Friday, January 6, 2012: 2:50 PM
Chicago Ballroom G (Chicago Marriott Downtown)
The port cities of Liverpool and Bristol enjoyed a commercial prosperity that was inextricably linked with its trade, and particularly that of the Atlantic slave trade. Liverpool surpassed Bristol as Britain’s premier slave trading port in the mid eighteenth century, but the reasons for Liverpool’s dominance are still a cause for great debate. This paper is derived from a larger PhD project that employs the theoretical framework of entrepreneurship and various notions of capital accessed within associational networks to determine whether or not Liverpool merchants had a ‘particular spirit of enterprise’ which enabled their success. Entrepreneurship has quickly become a popular field of study in economics, sociology and business, and provides a new avenue to explore the organization of the slave trade in both merchant communities. Additionally, by applying the notion of entrepreneurship within Liverpool slave merchant networks, a more convincing and satisfying explanation for their success besides their often-argued but little-explained “business acumen” is offered. An examination of nominal data sources, including the Trans Atlantic Slave Trade Database as well as merchant correspondence, is used to map trends in organization between the two cities and over time, and to draw conclusions on the strength and nature of business partnerships.

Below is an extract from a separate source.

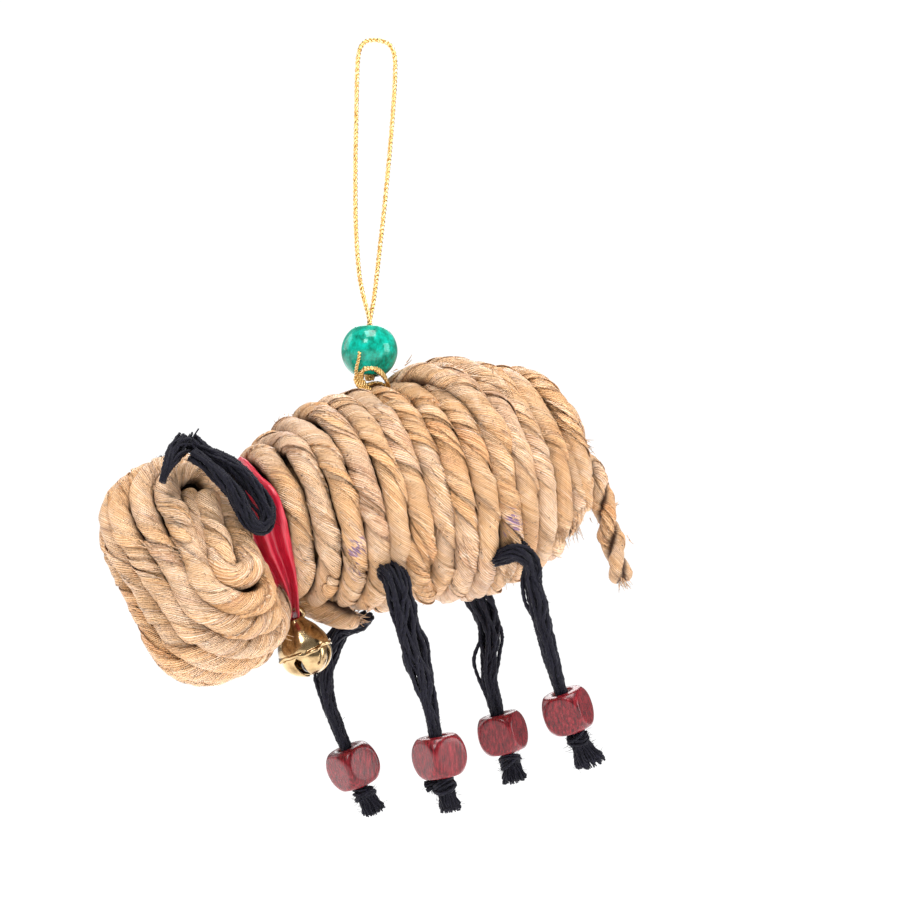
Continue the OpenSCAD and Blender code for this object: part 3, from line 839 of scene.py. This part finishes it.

It is argued here that Liverpool merchants managed slaving voyages within comparatively larger investment groups; thus, the business network a Liverpool merchant was part of was also larger. From these larger networks, Liverpool merchants had greater access to knowledge, skills and resources, collectively known as capital, and this larger pool of expertise offered more competitive advantages to their trade. Because of this, Liverpool merchants, as entrepreneurs, were able to surpass their counterparts in Bristol to become the leaders in the slave trade.